TASK TO CARRY OUT
Could you write out the opening lines of the data, word for word, stopping after the line that contains "on, and its sole."?

SOURCE DATA
########
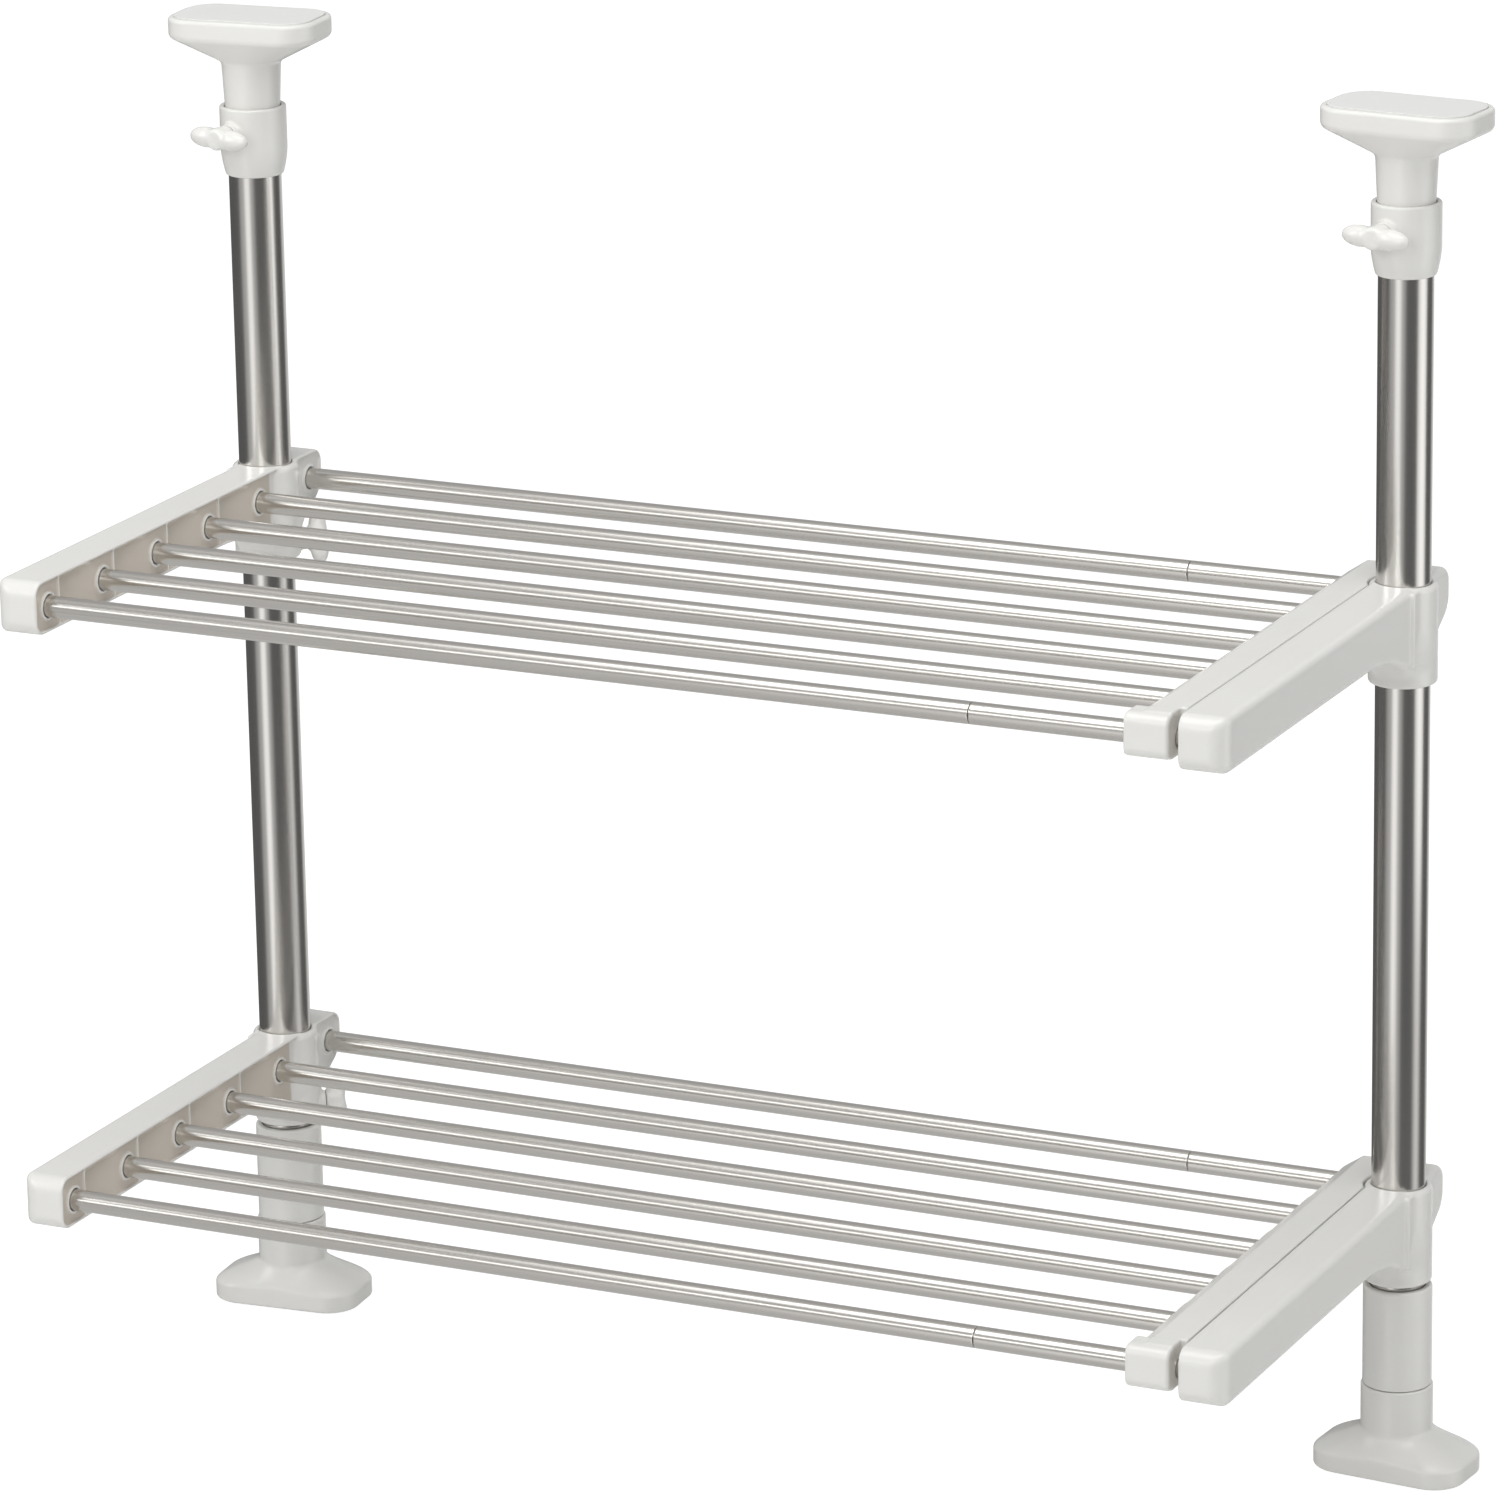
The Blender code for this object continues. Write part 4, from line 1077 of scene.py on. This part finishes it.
    def build_foot(self) -> None:
        """Build the flared foot with the spigot that the sleeve turns on, and its sole.

        With s falling from 1 at the band to 0 at the neck, the flare's reach is
        neck + (half length - neck) s^2 (3 - 2 s), which leaves both upright.
        """
        low, high = self.box("foot")
        half, neck = 0.5 * self.plate_length, self.foot_neck_radius
        inner = half - self.sole_margin + SEAT_GAP
        recess = self.sole_thickness + SEAT_GAP
        lip_low = self.foot_neck_top + 2.0 * SEAT_GAP + self.sleeve_flange
        base = filleted(
            [
                (inner, recess, 0.0),
                (inner, low.z, 0.0004),
                (half, low.z, 0.0014),
                (half, self.foot_band, 0.0),
            ],
            closed=False,
        )
        fall = np.linspace(1.0, 0.0, self.foot_flare_rings)[1:]
        reach = neck + (half - neck) * fall**2 * (3.0 - 2.0 * fall)
        flare = np.stack([reach, self.foot_band + self.foot_flare * (1.0 - fall)], axis=1)
        top = filleted(
            [
                (neck, self.foot_band + self.foot_flare + 0.0004, 0.0),
                (neck, self.foot_neck_top, 0.0008),
                (self.spigot_radius, self.foot_neck_top, 0.0003),
                (self.spigot_radius, lip_low, 0.0002),
                (self.spigot_radius + self.spigot_lip, lip_low + self.spigot_lip_rise, 0.0002),
                (self.spigot_radius, high.z, 0.0002),
                (0.3 * self.spigot_radius, high.z, 0.0),
            ],
            closed=False,
        )
        outline = np.concatenate([base, flare, top])
        drawn = (np.arange(len(outline)) < len(base))[:, None]
        rings = self.plate_rings(outline, neck, drawn)
        self.build_plate("foot", "base", rings, self.askew(self.foot_turn))

    def build_plate(self, node: str, body: str, rings: Array, place: Matrix) -> None:
        """Build a foot or a pad from its rings, and the soft sheet in its recess."""
        self.add(ringed(rings, closed=False), place, node, body)
        low, high = self.box(f"{node}_sole")
        half = 0.5 * self.plate_length - self.sole_margin
        outline = filleted(
            [
                (0.6 * half, low.z, 0.0),
                (half, low.z, 0.0003),
                (half, high.z, 0.0003),
                (0.6 * half, high.z, 0.0),
            ],
            closed=False,
            steps=3,
        )
        sheet = self.plate_rings(outline, 0.0, np.ones((len(outline), 1), dtype=bool))
        self.add(ringed(sheet, closed=False), place, f"{node}_sole", body, "sheet", Slot.SOLE)

    def build_pad(self) -> None:
        """Build the flared pad with the bore that takes the stem, and its sole."""
        low, high = self.box("pad")
        half = 0.5 * self.plate_length
        neck, neck_wide = self.pad_neck_radius, self.pad_neck_top_radius
        bore = self.stem_radius + SEAT_GAP
        band_low = high.z - self.pad_band
        neck_top = band_low - self.pad_flare
        ceiling = self.box("stem")[1].z + SEAT_GAP
        floor = high.z - self.sole_thickness + self.sole_proud - SEAT_GAP
        inner = half - self.sole_margin + 0.3 * SEAT_GAP
        lower = filleted(
            [
                (0.4 * bore, ceiling, 0.0),
                (bore, ceiling, 0.0003),
                (bore, low.z, 0.0004),
                (neck, low.z, 0.0004),
                (neck_wide, neck_top, 0.0),
            ],
            closed=False,
        )[:-1]
        cone = filleted(
            [
                (neck, low.z, 0.0),
                (neck_wide, neck_top, 0.0034),
                (half, band_low, 0.0035),
                (half, high.z, 0.0),
            ],
            closed=False,
            steps=12,
        )[1:-1]
        upper = filleted(
            [
                (half, band_low, 0.0),
                (half, high.z, 0.0018),
                (inner, high.z, 0.0004),
                (inner, floor, 0.0002),
                (0.6 * half, floor, 0.0),
            ],
            closed=False,
        )[1:]
        outline = np.concatenate([lower, cone, upper])
        drawn = (np.arange(len(outline)) >= len(lower) + len(cone))[:, None]
        rings = self.plate_rings(outline, neck_wide, drawn)
        self.build_plate("pad", "head", rings, self.askew(self.pad_turn))

    def build_screw(self) -> None:
        """Build the wing screw of the collar."""
        screw = WingScrew(
            start=self.stem_radius + SEAT_GAP,
            hub_base=self.collar_boss_reach + SEAT_GAP,
            shank_radius=self.collar_shank_radius,
            span=self.collar_screw_span,
        )
        self.add(screw.surface(), self.screw_place, "collar_screw", "collar_lock")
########
COMPLETE RESPONSE
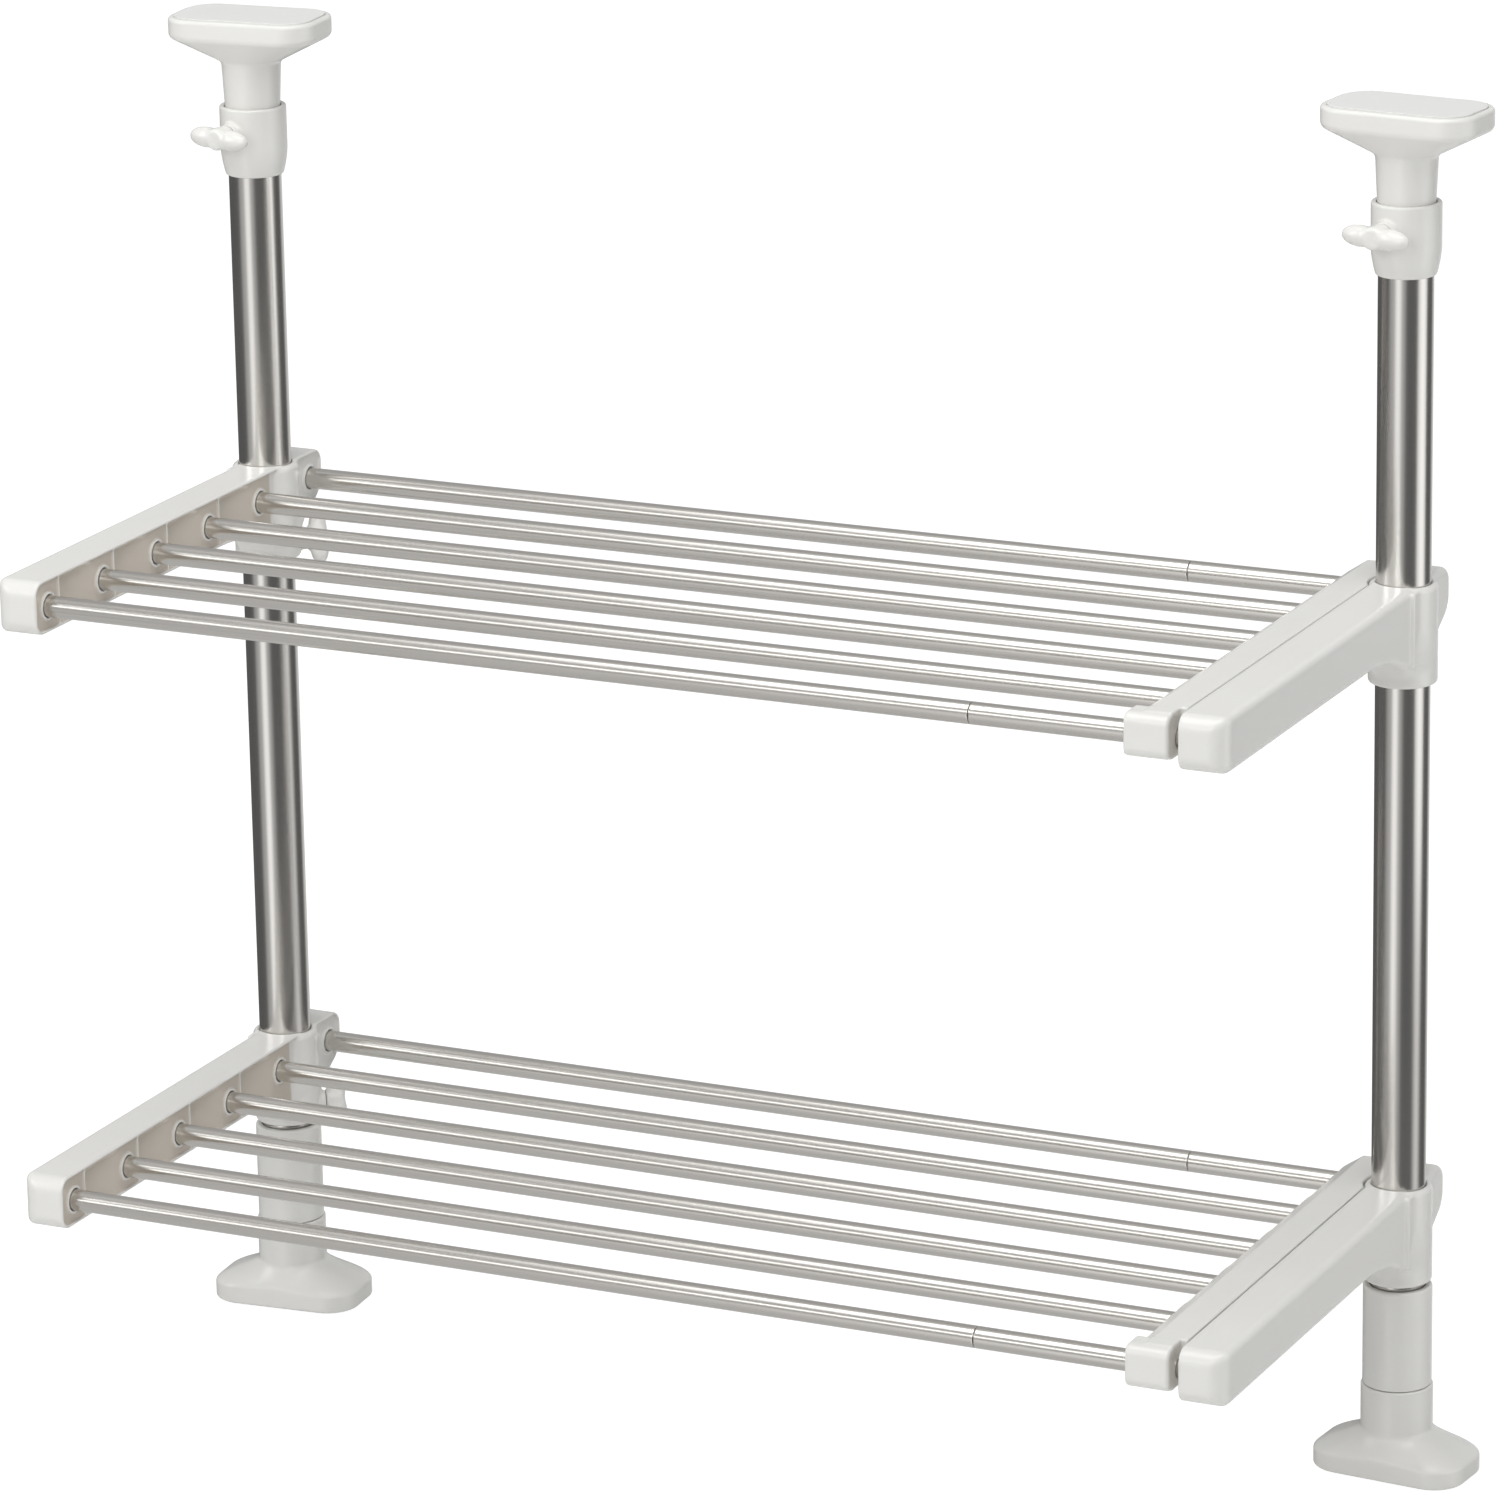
The Blender code for this object continues. Write part 4, from line 1077 of scene.py on. This part finishes it.
    def build_foot(self) -> None:
        """Build the flared foot with the spigot that the sleeve turns on, and its sole.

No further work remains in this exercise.